The task
Scan the lines below; pull out those with "scene".

** Begin **

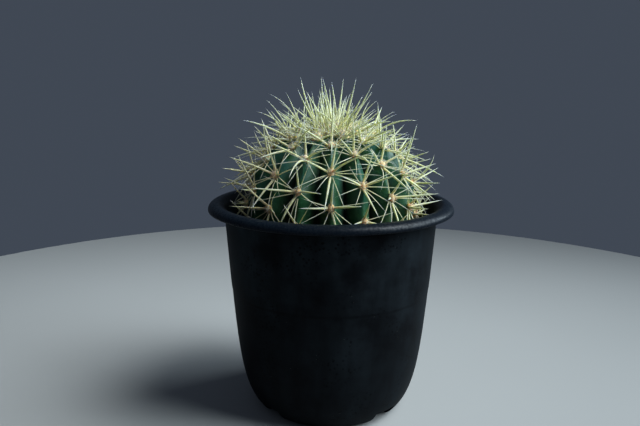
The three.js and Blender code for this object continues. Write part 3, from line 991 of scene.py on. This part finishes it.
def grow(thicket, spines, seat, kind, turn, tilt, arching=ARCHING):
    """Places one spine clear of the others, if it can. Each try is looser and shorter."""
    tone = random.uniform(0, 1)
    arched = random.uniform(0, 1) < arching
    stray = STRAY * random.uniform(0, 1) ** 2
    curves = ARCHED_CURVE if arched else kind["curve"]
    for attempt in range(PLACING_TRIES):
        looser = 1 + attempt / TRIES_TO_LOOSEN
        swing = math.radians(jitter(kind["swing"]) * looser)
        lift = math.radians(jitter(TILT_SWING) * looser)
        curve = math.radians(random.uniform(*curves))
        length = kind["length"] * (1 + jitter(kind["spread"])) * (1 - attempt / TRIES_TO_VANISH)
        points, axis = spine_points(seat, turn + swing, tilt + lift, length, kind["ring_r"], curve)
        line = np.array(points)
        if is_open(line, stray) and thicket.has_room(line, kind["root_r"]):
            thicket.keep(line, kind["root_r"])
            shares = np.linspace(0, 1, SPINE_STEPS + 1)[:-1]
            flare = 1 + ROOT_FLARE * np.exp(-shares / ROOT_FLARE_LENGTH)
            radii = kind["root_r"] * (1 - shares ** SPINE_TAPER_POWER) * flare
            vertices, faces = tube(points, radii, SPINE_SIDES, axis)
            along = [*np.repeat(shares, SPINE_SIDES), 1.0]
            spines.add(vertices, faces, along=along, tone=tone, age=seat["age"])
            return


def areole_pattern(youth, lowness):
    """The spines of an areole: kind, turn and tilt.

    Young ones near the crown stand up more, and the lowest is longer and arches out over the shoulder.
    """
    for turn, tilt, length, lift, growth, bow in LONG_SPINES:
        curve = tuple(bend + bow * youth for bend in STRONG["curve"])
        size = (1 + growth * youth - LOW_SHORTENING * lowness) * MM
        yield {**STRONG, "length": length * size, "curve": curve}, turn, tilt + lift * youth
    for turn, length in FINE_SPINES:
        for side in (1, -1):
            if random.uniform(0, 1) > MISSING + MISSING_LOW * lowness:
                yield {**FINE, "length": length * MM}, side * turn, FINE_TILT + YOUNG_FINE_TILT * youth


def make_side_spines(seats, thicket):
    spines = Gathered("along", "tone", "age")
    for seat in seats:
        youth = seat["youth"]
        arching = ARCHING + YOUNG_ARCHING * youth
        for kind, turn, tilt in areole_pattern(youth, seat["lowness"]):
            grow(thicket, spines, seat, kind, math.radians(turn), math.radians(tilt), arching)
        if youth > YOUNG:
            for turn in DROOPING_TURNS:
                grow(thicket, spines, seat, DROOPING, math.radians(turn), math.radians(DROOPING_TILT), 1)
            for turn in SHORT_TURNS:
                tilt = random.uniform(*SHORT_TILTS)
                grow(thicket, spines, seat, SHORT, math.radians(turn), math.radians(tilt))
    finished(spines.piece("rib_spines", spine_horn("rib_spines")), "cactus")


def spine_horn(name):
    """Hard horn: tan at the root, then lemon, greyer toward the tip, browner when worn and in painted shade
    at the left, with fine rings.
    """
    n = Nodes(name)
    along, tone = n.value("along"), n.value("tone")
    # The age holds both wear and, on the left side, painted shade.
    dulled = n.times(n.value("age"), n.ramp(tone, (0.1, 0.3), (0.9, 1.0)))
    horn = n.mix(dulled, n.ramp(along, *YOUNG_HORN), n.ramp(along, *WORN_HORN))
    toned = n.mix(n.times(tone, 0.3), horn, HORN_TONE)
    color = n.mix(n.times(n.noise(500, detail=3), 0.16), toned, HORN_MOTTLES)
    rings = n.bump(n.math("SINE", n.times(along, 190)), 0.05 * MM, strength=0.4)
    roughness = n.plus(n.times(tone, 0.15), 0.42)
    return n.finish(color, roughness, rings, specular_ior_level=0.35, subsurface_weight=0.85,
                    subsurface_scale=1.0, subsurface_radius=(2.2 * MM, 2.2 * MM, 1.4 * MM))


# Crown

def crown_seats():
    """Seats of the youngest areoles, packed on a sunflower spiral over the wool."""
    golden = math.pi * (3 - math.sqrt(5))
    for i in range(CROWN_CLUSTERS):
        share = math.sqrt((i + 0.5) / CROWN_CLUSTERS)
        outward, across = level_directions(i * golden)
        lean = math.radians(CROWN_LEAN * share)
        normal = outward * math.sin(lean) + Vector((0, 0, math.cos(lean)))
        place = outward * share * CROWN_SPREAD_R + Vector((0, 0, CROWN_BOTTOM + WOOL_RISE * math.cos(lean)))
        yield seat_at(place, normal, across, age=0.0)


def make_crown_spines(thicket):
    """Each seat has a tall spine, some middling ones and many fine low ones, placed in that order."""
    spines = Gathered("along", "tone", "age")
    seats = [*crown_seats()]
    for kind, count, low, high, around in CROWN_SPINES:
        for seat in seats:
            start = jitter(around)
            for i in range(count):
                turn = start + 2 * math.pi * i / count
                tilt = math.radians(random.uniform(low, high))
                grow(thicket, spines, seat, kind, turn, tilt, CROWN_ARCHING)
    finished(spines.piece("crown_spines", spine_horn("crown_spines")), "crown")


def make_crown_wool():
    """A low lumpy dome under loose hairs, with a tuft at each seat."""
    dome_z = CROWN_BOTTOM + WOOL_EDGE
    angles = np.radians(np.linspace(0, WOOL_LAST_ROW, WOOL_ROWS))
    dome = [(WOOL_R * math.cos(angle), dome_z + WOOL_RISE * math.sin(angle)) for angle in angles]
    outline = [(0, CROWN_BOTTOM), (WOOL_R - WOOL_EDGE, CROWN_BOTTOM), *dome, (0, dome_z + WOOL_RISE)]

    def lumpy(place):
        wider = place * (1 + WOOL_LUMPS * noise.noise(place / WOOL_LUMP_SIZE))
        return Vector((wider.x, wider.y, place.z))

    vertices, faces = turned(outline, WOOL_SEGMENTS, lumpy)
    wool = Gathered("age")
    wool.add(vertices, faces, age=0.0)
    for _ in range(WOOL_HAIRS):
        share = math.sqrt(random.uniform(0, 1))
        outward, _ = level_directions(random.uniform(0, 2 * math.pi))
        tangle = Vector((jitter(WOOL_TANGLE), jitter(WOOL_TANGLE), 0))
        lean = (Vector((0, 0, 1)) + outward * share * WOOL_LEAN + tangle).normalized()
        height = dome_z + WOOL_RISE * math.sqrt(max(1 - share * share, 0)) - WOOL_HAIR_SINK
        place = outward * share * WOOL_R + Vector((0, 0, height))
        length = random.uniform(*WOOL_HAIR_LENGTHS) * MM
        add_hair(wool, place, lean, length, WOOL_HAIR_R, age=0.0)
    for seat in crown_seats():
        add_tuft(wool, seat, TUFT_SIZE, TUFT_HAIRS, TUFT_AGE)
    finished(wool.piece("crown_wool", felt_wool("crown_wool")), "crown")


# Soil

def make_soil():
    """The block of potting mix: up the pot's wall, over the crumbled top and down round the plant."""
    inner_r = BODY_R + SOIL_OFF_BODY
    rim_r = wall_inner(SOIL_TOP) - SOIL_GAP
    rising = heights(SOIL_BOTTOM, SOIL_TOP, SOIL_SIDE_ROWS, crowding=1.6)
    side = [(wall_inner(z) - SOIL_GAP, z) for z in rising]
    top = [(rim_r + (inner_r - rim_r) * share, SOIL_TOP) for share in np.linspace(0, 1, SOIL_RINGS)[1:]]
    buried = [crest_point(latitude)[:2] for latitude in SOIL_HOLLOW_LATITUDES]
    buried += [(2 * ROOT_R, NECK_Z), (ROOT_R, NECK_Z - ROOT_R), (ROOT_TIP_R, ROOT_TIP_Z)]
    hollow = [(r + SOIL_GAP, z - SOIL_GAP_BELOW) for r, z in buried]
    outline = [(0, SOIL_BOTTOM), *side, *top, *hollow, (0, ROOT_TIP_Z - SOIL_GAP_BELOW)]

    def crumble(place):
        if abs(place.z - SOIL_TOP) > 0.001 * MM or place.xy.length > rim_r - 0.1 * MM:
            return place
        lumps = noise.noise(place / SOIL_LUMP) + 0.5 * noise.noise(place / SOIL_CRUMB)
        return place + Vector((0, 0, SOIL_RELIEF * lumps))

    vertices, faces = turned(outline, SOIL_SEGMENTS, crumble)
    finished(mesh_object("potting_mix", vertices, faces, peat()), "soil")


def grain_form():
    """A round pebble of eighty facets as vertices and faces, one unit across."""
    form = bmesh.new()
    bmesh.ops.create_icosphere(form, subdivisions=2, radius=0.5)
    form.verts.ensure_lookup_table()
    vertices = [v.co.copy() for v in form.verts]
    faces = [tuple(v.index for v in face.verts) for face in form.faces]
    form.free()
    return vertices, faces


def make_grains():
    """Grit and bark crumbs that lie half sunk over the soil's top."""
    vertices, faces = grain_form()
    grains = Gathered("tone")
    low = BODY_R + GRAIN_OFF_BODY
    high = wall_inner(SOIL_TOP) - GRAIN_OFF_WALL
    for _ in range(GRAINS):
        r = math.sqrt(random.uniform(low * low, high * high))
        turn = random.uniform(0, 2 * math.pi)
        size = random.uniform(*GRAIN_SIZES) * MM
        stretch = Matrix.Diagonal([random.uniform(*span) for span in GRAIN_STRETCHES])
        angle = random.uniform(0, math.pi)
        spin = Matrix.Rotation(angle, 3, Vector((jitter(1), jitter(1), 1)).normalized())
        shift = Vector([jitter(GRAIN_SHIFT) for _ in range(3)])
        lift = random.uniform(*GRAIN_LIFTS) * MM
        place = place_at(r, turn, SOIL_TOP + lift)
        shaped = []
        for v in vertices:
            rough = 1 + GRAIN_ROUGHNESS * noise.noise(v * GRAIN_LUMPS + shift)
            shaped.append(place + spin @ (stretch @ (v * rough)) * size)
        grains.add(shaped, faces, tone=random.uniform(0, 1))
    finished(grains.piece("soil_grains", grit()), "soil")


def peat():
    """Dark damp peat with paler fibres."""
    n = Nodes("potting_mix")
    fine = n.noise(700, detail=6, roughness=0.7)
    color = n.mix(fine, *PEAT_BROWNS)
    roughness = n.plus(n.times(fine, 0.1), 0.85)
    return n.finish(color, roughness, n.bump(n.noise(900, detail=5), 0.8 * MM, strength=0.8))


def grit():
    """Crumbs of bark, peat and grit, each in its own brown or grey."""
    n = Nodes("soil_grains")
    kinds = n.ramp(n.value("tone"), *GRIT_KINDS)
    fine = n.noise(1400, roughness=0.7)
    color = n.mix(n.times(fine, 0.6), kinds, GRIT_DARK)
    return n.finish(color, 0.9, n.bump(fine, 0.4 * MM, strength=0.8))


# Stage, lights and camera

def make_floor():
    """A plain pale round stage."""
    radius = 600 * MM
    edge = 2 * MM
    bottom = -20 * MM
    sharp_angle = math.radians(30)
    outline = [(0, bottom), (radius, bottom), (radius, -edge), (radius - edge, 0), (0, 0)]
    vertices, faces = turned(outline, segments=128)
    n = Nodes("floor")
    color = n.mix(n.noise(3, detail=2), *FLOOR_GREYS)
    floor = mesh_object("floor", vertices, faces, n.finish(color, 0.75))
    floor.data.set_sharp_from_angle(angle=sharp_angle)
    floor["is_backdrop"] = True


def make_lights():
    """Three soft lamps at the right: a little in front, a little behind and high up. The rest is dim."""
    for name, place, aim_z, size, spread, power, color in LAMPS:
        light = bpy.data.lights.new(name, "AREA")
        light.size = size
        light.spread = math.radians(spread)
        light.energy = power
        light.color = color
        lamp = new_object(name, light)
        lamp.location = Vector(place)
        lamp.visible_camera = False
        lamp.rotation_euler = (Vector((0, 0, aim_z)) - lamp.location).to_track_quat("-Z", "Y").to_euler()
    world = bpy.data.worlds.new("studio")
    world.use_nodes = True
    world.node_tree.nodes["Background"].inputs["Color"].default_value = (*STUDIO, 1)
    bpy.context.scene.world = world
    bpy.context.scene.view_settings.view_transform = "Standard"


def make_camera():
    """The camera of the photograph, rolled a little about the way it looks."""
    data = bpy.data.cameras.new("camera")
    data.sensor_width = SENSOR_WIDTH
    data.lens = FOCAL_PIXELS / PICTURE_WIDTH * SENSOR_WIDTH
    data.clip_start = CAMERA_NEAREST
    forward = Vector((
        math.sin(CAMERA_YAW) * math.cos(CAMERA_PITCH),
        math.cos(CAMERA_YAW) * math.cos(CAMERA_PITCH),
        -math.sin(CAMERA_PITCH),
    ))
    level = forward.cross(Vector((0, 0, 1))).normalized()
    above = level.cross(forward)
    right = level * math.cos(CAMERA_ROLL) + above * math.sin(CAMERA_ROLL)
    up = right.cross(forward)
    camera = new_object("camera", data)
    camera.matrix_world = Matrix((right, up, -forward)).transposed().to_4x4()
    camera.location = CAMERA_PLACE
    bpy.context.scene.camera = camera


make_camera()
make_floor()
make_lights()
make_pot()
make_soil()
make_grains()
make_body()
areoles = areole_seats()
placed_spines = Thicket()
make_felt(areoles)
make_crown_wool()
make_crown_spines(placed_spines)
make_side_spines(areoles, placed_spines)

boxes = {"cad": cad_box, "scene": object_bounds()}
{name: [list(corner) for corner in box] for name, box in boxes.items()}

** End **

Response below
The three.js and Blender code for this object continues. Write part 3, from line 991 of scene.py on. This part finishes it.
    bpy.context.scene.world = world
    bpy.context.scene.view_settings.view_transform = "Standard"
    bpy.context.scene.camera = camera
boxes = {"cad": cad_box, "scene": object_bounds()}